After the conclusion of the Birmingham Campaign and the March on Washington for Jobs and Freedom in 1963, Martin Luther King commenced work on his third book, Why We Can’t Wait, which told the story of African American activism in the spring and summer of 1963.

In July 1963 King published an excerpt from his “Letter from Birmingham Jail” in the Financial Post, entitling it, “Why the Negro Won’t Wait.” King explained why he opposed the gradualist approach to civil rights. Referring to the arrival of African Americans in the American colonies, King asserted that African Americans had waited over three centuries to receive the rights granted them by God and the U.S. Constitution. King developed these ideas further in Why We Can’t Wait, his memoir of what he termed “The Negro Revolution” of 1963 (King, 2).

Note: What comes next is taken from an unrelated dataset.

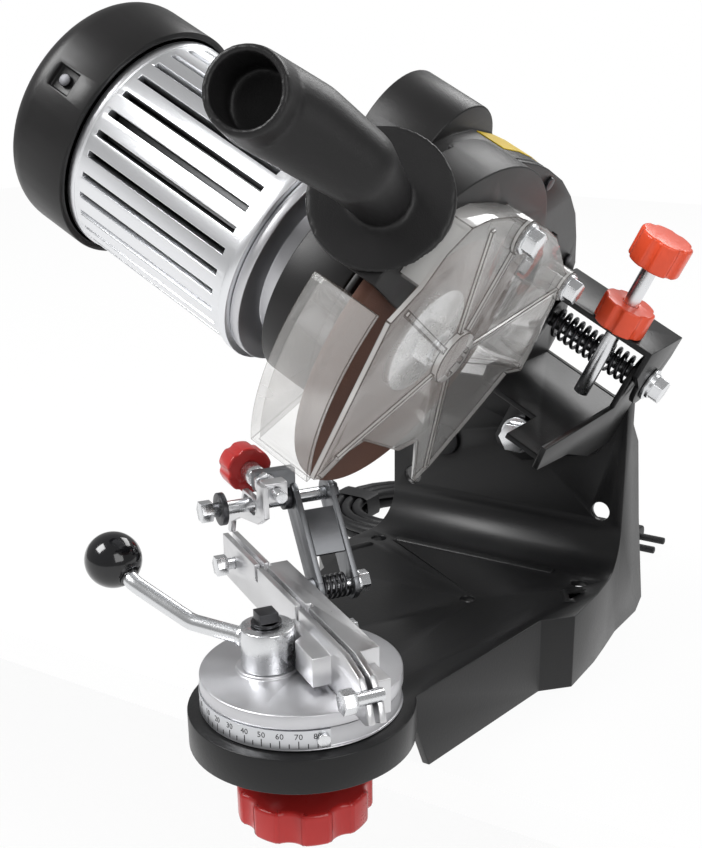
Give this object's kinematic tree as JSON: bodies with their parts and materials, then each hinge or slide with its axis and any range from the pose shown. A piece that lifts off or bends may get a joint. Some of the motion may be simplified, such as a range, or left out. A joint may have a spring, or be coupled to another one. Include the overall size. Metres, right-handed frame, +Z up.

With the aid of his advisors Clarence Jones and Stanley Levison, King began work on the book in the fall of 1963. To explain what King called the “Negro Revolution,” he drew on the history of black oppression and current political circumstances to articulate the growing frustration of many African Americans with the slow implementation of the Brown v. Board of Education decision, the neglect of civil rights issues by both political parties, and the sense that the liberation of African peoples was outpacing that of African Americans in the United States (King, 2). King pointed in particular to President Abraham Lincoln’s Emancipation Proclamation, observing that the “milestone of the centennial of emancipation gave the Negro a reason to act—a reason so simple and obvious that he almost had to step back to see it” (King, 13).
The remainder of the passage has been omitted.